下面是对Texture Reference的实验,代码改自 CUDA C PROGRAMMING GUIDE (PG-02829-001_v10.0 | October 2018) p54,因为这里比较贴近计算机图形学,故移到图形学中去。
©版权所有!
/*
下面是对CUDA的Texture Reference的实验,实验环境VS2017,CUDA 10,GTX 1060。
作者:吕翔宇,部分代码改自CUDA手册
E-mail:630056108@qq.com
2019.3.2 20.44
——————
一次修正:补释放h_data,out防止内存泄漏
by吕翔宇
2019.3.3 23:44
*/
#include "cuda_runtime.h"
#include "device_launch_parameters.h"
#include <stdio.h>
#include<iostream>
#include<cmath>
#define __CUDACC__
#define __cplusplus
#include<texture_fetch_functions.h>
#include<cuda.h>
#include<cuda_texture_types.h>
texture<float, cudaTextureType2D, cudaReadModeElementType>texRef;
//转换的简单例子
__global__ void transformKernel(float *output1, float *output2, int width, int height, float theta) {
//计算正常的纹理坐标
unsigned int x = blockIdx.x*blockDim.x + threadIdx.x;
unsigned int y = blockIdx.y*blockDim.y + threadIdx.y;
float u = x / (float)width;
float v = y / (float)height;
//纹理坐标变换
u -= 0.5f;
v -= 0.5f;
float tu = u * cosf(theta) - v * sinf(theta) + 0.5f;
float tv = v * cosf(theta) + u * sinf(theta) + 0.5f;
//从纹理中读出,然后写出到全局内存中
output1[y*width + x] = tex2D<float>(texRef, u, v);//未变换的
output2[y*width + x] = tex2D<float>(texRef, tu, tv);//变换的
}
int main()
{
int width = 16, height = 16;
//在设备端分配CUDA数组
cudaChannelFormatDesc channelDesc = cudaCreateChannelDesc(32, 0, 0, 0, cudaChannelFormatKindFloat);
cudaArray *cuArray;
cudaMallocArray(&cuArray, &channelDesc, width, height);
float *h_data;
size_t size = width * height * sizeof(float);
h_data = (float*)malloc(size);
for (int i = width * height - 1; i > -1; i--)

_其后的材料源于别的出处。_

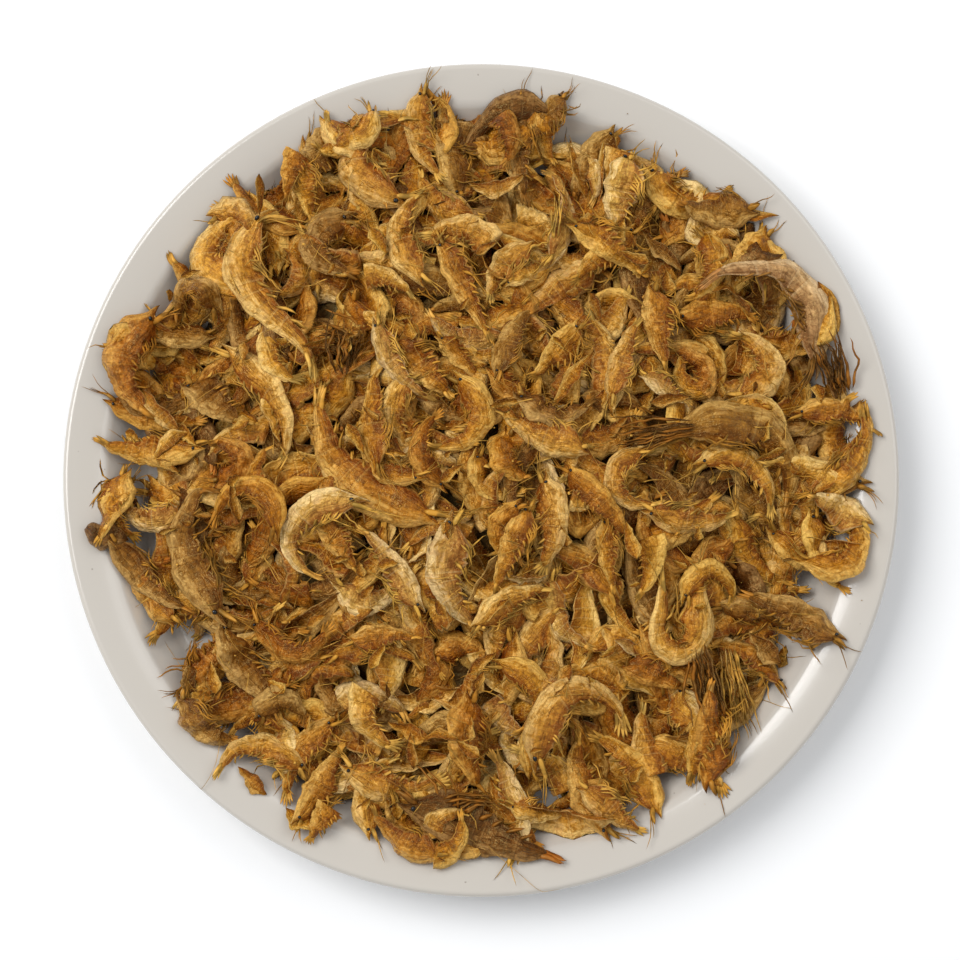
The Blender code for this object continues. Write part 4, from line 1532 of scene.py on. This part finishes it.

h_data[i] = 1 + (rand() % 10) / 1.0;
std::cout << "纹理转换前内容:\n";
for (int i = 0; i < height; i++) {
for (int j = 0; j < width; j++) {
std::cout << h_data[i*width + j] << "\t";
}
std::cout << "\n";
}
//将主机端内存搬到设备端的CUDA数组中去
cudaMemcpyToArray(cuArray, 0, 0, h_data, size, cudaMemcpyHostToDevice);
//设置纹理引用
texRef.addressMode[0] = cudaAddressModeWrap;
texRef.addressMode[1] = cudaAddressModeWrap;
texRef.filterMode = cudaFilterModeLinear;
texRef.normalized = true;
//将CUDA数组绑定到纹理引用上去
cudaBindTextureToArray(&texRef, cuArray, &channelDesc);
//定义转运接受设备结果的内存
float *output1;
cudaMalloc(&output1, size);
float *output2;
cudaMalloc(&output2, size);
//生成内核
dim3 dimBlock(16, 16);
dim3 dimGrid((width + dimBlock.x - 1) / dimBlock.x, (height + dimBlock.y - 1) / dimBlock.y);
float angle = asinf(1.0 / 2.0);
transformKernel <<<dimGrid, dimBlock >>> (output1, output2, width, height, angle);
//输出结果
float *out;
out = (float*)malloc(size);
cudaMemcpy(out, output1, size, cudaMemcpyDeviceToHost);
std::cout << "未变换坐标纹理转换后的结果:\n";
for (int i = 0; i < height; i++) {
for (int j = 0; j < width; j++) {
std::cout << out[i*width + j] << "\t";
}
std::cout << "\n";
}
cudaMemcpy(out, output2, size, cudaMemcpyDeviceToHost);
std::cout << "变换坐标纹理转换后的结果:\n";
for (int i = 0; i < height; i++) {
for (int j = 0; j < width; j++) {
std::cout << out[i*width + j] << "\t";
}
std::cout << "\n";
}
//释放设备内存
cudaFreeArray(cuArray);
cudaFree(output1);
cudaFree(output2);
free(h_data);
free(out);
system("pause");
return 0;
}
结果
效果与纹理对象相同